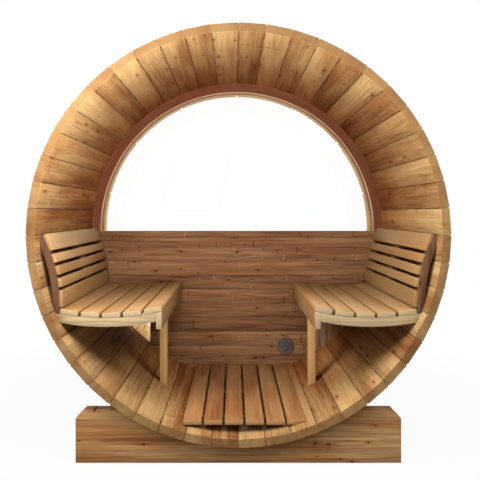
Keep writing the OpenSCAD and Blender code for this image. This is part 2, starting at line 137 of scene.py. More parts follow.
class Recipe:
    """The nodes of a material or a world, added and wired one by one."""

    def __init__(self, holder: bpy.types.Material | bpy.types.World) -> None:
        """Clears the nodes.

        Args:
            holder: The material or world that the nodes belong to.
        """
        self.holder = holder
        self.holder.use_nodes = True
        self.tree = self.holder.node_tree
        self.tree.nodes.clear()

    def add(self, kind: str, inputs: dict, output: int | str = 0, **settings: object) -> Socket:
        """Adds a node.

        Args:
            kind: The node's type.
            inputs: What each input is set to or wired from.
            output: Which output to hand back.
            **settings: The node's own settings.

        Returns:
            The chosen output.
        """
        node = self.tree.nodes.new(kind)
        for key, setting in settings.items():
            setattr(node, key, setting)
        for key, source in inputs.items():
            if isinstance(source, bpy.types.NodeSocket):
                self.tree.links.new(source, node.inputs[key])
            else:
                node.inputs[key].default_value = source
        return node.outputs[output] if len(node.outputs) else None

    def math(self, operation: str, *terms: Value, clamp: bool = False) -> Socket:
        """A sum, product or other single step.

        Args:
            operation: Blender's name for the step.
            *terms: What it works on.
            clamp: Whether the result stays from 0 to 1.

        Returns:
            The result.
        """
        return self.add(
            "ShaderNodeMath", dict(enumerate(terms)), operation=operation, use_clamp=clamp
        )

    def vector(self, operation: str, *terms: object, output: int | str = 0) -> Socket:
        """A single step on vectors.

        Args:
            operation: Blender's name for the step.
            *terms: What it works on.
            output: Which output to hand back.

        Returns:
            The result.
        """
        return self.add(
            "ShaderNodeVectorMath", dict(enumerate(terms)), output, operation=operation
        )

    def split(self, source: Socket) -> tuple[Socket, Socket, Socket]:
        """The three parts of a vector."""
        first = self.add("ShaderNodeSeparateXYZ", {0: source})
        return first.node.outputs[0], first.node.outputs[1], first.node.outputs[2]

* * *

Short exercise. Pick out the lines containing the string "parts".

Output of the task.
Keep writing the OpenSCAD and Blender code for this image. This is part 2, starting at line 137 of scene.py. More parts follow.
        """The three parts of a vector."""